So there are two events happening this weekend that I want people to know about… especially if you are in Chicago. Please come if you can. After the info is a blog entry about my history with collaborive comics. Please read if you are interested. Thank you! Hope you are having a great summer!
THE INFINITE CORPSE, THE EVEREXPANDING LIVING CHAIN COMIC
On display at the MCA Saturday July 27th, 10 am - 5 pm
Museum of Contemporary Art
220 East Chicago Ave, Chicago, IL
Live Performance / Reading at Brain Frame Sunday, July 28th, 6 pm
3221 S Morgan St, Chicago, IL
Collaborative comics have been something I've been interested in for a very long time.

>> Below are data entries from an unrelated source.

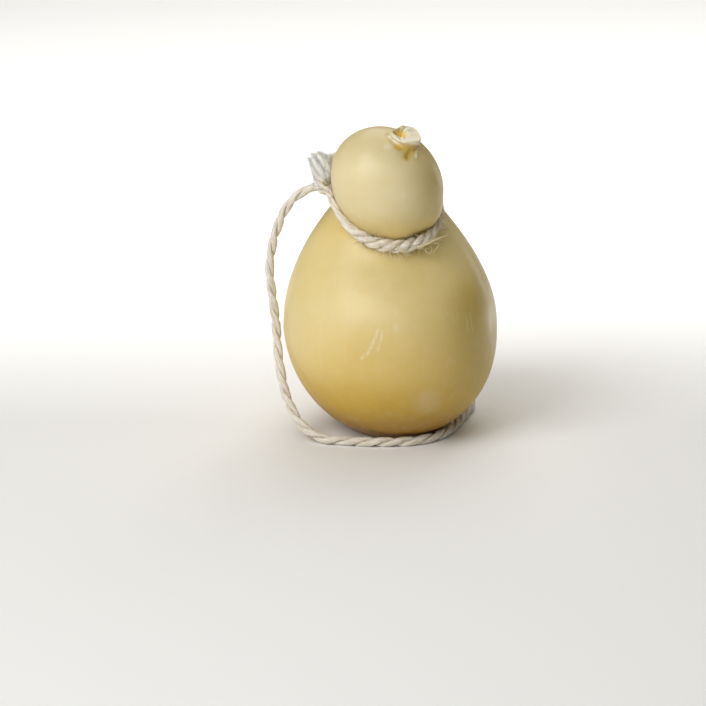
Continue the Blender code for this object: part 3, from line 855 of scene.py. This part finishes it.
# the bundle, the six cut ends and the loop's own end, which comes back from behind the head
tubes = Tubes()
back_end = smooth_route(BACK_END, 0.0005)
add_strands(tubes, back_end, BACK_END_WIDTH, rng, lay=0.0130, turn=0.5, ends=(0.0, 0.5))
bundle = smooth_route(BUNDLE, 0.0005)
add_strands(tubes, bundle, BUNDLE_WIDTH, rng, lay=0.060, plies=3, turn=0.6, ends=(0.3, 0.3))
cut_ends = [smooth_route(route, 0.0005) for route in CUT_ENDS]
for order, line in enumerate(cut_ends):
    loosened = np.linspace(0.0, 1.0, len(line)) ** 2
    add_strands(tubes, line, CUT_END_WIDTH + CUT_END_OPENING * loosened, rng,
                lay=0.018 + 0.02 * loosened, plies=3, turn=order * 0.9,
                open_up=0.5 * loosened, ends=(0.0, 0.6))
tail = tubes.piece("cut_ends", grey_twine)
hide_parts("knot_tail")

# loose hairs
tubes = Tubes()
add_fuzz(tubes, loop_line, CORD, 480, 0.0022, 0.00012, rng, 0.5, tree)
add_fuzz(tubes, ring_line, ring_width, 420, 0.0026, 0.00015, rng, 0.6, tree)
add_fuzz(tubes, ring_line[FUZZY_STRETCH], ring_width[FUZZY_STRETCH], 420, 0.0026, 0.00020, rng, 1.2, tree)
for line in (under_turn, rising_end, back_end):
    add_fuzz(tubes, line, 0.0042, 130, 0.0024, 0.00015, rng, 0.4, tree)
fuzz = tubes.piece("fuzz", hair)

tubes = Tubes()
for line in cut_ends:
    add_fuzz(tubes, line, 0.0052, 420, 0.0030, 0.00022, rng, 0.30, tree)
    add_fray(tubes, line[-5], line[-1] - line[-8], 0.0024, 100, 0.0025, 0.00024, rng, 0.45)
fray = tubes.piece("frayed_tips", pale_hair)

tubes = Tubes()
for route, thickness in STRAY_HAIRS:
    add_fibre(tubes, smooth_route(route, 0.0007), thickness * STRAY_FULLNESS)
add_fuzz(tubes, ring_line[GOLDEN_STRETCH], ring_width[GOLDEN_STRETCH], 170, 0.0042, 0.00048, rng, 0.9, tree)
strays = tubes.piece("stray_hairs", golden_hair)

# loose wisps under the neck turn coloured dark golden-brown as painted shade, and a dark curl along the
# painted shadow round the knot's eye
tubes = Tubes()
add_fuzz(tubes, ring_line[SHADE_WISP_STRETCH], ring_width[SHADE_WISP_STRETCH], 110, 0.0034, 0.00042, rng, 0.9, tree)
add_fibre(tubes, smooth_route(KNOT_EYE_SHADOW, 0.0003), 0.0011)
straw = tubes.piece("shade_brown_wisps", shade_brown_hair)

tubes = Tubes()
for route, thickness in DULL_HAIRS:
    add_fibre(tubes, smooth_route(route, 0.0007), thickness)
dull_strays = tubes.piece("dull_stray_hairs", hair)

for piece in (loop, ring, knot, tail, fuzz, fray, strays, straw, dull_strays):
    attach(piece, "root")
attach(skin, "root")
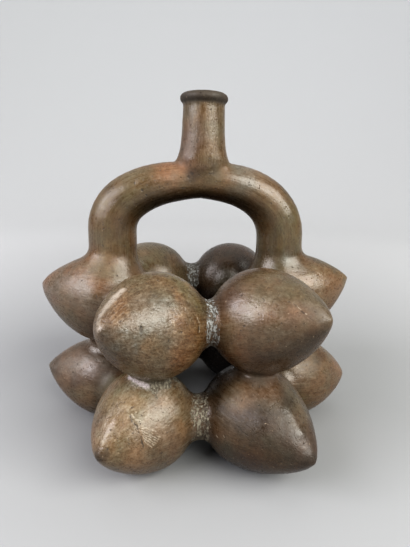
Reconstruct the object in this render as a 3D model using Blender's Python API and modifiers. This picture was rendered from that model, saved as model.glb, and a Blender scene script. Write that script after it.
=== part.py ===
"""Stirrup-spout vessel of fired clay: two stacked rings of pointed globes, hollow throughout."""
import math

import bmesh
import bpy
from mathutils import Matrix, Vector

# The vessel's own axis, measured from the middle of its extents on the table
AXIS_X = -0.0020
AXIS_Y = 0.0005

# Wall of the whole vessel, and how much is worn off the underside of each lower globe
WALL = 0.005
WORN_DEPTH = 0.0008

# Shape of a globe's half outline; its back is a share of its radius
BACK_REACH = 1.05
TIP_POWER = 1.76
TIP_ROUNDING = 0.84

# Globes as the potter set them, in millimetres and degrees: azimuth, distance from the
# vessel's axis, height of the centre, radius, tip's reach in radii, tip's lift and turn.
# A lower globe's centre is its own radius above the table.
UPPER_TIER = (
    (1, 59.5, 85.5, 28.1, 1.56, 17, -8),
    (60, 59.5, 82.5, 28.6, 1.54, 16, -1),
    (121, 60.0, 83.0, 28.1, 1.54, 17, 0),
    (180, 61.0, 84.0, 28.5, 1.51, 10, -11),
    (241, 60.0, 84.0, 28.9, 1.54, 14, -7),
    (300, 59.5, 85.5, 29.3, 1.53, 16, 5),
)
LOWER_TIER = (
    (356, 64.0, 28.5, 28.5, 1.51, -3, 7),
    (56, 62.5, 28.2, 28.2, 1.52, 1, 0),
    (116, 62.5, 28.2, 28.2, 1.52, 1, 0),
    (176, 62.0, 26.8, 26.8, 1.52, 9, -2),
    (237, 63.5, 28.1, 28.1, 1.41, 0, -2),
    (296, 60.5, 29.1, 29.1, 1.63, -3, 3),
)

# Necks that join neighbouring globes, and the passages through them
RING_NECK_RADIUS = 0.0125
STACK_NECK_RADIUS = 0.0108
NECK_FLARE = 0.0030
NECK_BURIED = 0.0020
PASSAGE_RADIUS = 0.0060

# Stirrup handle: a tube bent in one plane, fatter down its arms than at its crown.
# Each side has its own arm, height where the bend springs and sharpness of the bend.
LEFT_SIDE = (-0.0555, 0.1280, 2.20)
RIGHT_SIDE = (0.0525, 0.1210, 2.35)
CROWN_X = -0.0010
CROWN_Z = 0.1595
CROWN_RADIUS = 0.0107
ARM_RADIUS = 0.0149
FOOT_TOP_Z = 0.1160
FOOT_BOTTOM_Z = 0.0920
FOOT_FLARE = 0.0045
STIRRUP_BORE = 0.0068

# Spout: a slightly tapered tube that flares where it leaves the stirrup, and its rolled lip
SPOUT_JOIN_Z = 0.1724
SPOUT_ROOT_DEPTH = 0.0130
SPOUT_TOP_RADIUS = 0.0125
SPOUT_TAPER = 0.035
SPOUT_FLARE = 0.0023
SPOUT_FLARE_HEIGHT = 0.0065
SPOUT_BORE = 0.0083
LIP_BOTTOM_Z = 0.2042
LIP_TOP_Z = 0.2104
LIP_RADIUS = 0.0144
LIP_FLAT_RADIUS = 0.0106

# Facets
GLOBE_SIDES = 16
GLOBE_RINGS = 10
HOLLOW_SIDES = 10
HOLLOW_RINGS = 6
NECK_SIDES = 11
NECK_RINGS = 4
PASSAGE_SIDES = 6
BEND_POINTS = 8
FOOT_POINTS = 4
SPOUT_SIDES = 16
SPOUT_RINGS = 6
LIP_RINGS = 6
ROOT_RINGS = 4
TUBE_RESOLUTION = 6
BORE_RESOLUTION = 3
BLOCK_SIZE = 0.5
MERGE_DISTANCE = 0.00001
SMOOTH_ANGLE = math.radians(40)
MILLIMETRE = 0.001


def clear_scene():
    """Removes whatever the file holds."""
    for item in list(bpy.data.objects):
        bpy.data.objects.remove(item, do_unlink=True)


def new_collection(name):
    """A collection linked to the scene."""
    collection = bpy.data.collections.new(name)
    bpy.context.scene.collection.children.link(collection)
    return collection


def evaluated_mesh(item, name):
    """The item's mesh with its modifiers applied, in world space and welded."""
    bpy.context.view_layer.update()
    graph = bpy.context.evaluated_depsgraph_get()
    mesh = bpy.data.meshes.new_from_object(item.evaluated_get(graph))
    mesh.name = name
    mesh.transform(item.matrix_world)
    form = bmesh.new()
    form.from_mesh(mesh)
    bmesh.ops.remove_doubles(form, verts=form.verts, dist=MERGE_DISTANCE)
    form.to_mesh(mesh)
    form.free()
    return mesh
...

I started doing them with my sister and friends in high school, someone drawing the first panel, and a friend drawing the next. In college in Milwaukee it became something I did with my fellow illustration students, something to do to avoid being social at parties, something that we had control of, and could get utterly lost in. I had no idea that other people did them, or that they were called "jam" comics.
While in college I spent a small amount of time in New York at the School of Visual Arts. I didn't know anyone, and my weekends were spent by myself, drawing in the room I was renting in Queens. A few weeks in a decided to force myself to get out into the amazing city I so badly wanted to live in. So I entered Manhattan as if it was gigantic party I didn't feel quite comfortable in. I bought a card table and made make-shift dry erase boards out laminated paper and rigged them up with cardboard and velcro in sort of display, and asked strangers to draw comics with me. In retrospect I should have been very embarrassed. I'm embarrassed for myself. I was sort of the comics version of people waving "free hugs" signs. I was young, had regrettable facial hair, and friendless. I had very little to lose.
That project, which I called "Dry Humor" was a huge part of me climbing out of my awkward teen years. I chatted with drunks, street art vendors, tourists and locals all around the East Village, Chelsea and frequently around the Met. I was harassed by cops for not having a vendors license, and when I told them I wasn't selling anything, they just told me to move to another block so they didn't have to deal with me. People were almost always friendly and I took photographs of all the work.
It was around this time that I bought a copy of RAWs Narrative Corpse. A book edited by R. Sikoryak, and Art Spiegleman and was a chain comic by 69 of the best cartoonists at the time. It blew my mind.
As the years passed I learned more about "jam" comics, and started drawing them with cartoonists in Portland OR, New York, and finally now in Chicago. It always seemed like the most natural way of hanging out with cartoonist friends. I think many cartoonists would agree.
My own work is my work, but there is something special about doing collaborative comics. Here in Chicago I am a member of a cartoonist collective called Trubble Club. A hugely supportive and inspirational group. We meet every week and work on our comics together… creating comics none of us would have made on our own, but treating them with the attention to detail we have with our own work.
We are always trying to outdo our last project, and we had just finished our fifth issue… a full color newspaper edition. It took us 3 years to finally put the finishing touches on. After the fifth issue I wanted to think of a new fun thing to do. I wanted to follow the Narrative Corpse book. Pick up right where it left off.
So one day I just decided to do it. I drew three panels that followed that project and then mailed my panels to my friend Jason Shiga. I talked to my fellow Trubble Clubber, Nate Beaty about maybe making a website that was just a huge "jam" comic. Something that people could build off of forever. I kept sending out panels to artists I admired, Trubble Club asked artists they were friends with. Eventually we asked 69 artists just like the RAW book. Including R. Sikoryak and Art Spiegelman. Both not only giving their approval, but submitting art. It was amazing.
The website started taking shape. It started morphing… into something that more closely related to a family tree, or a choose your own adventure. Each additional artist became a branch off of the original group… until it just became a fog of story lines a gigantic 205 artists were included when the website went live. Nate Beaty is a genius.
And now, only a few months later with have over a hundred new artists sending in art. It's open to submissions, just like the dry erase comic. It's open to everyone who wants to do it. And open to all of those who already have gone before.
I don't think that "jam" comics are any sort of great literature. They are difficult to read and frequently go very south with genitals and excrement… but there is something very magical about having so much say in the way a story goes, and also having absolutely no say at all. It becomes a living breathing story that no one person has control over, and is extremely exciting to watch grow… especially if you had a hand in it.
If you are reading this and draw or want to draw comics, it'd be great if you contributed. No pressure. I feel a little awkward mentioning it… it makes me feel like I have a weird goatee again and am lugging around a huge card table covered in velcro. I'd prefer to feel like we're hanging out in a corner at a lame party passing time.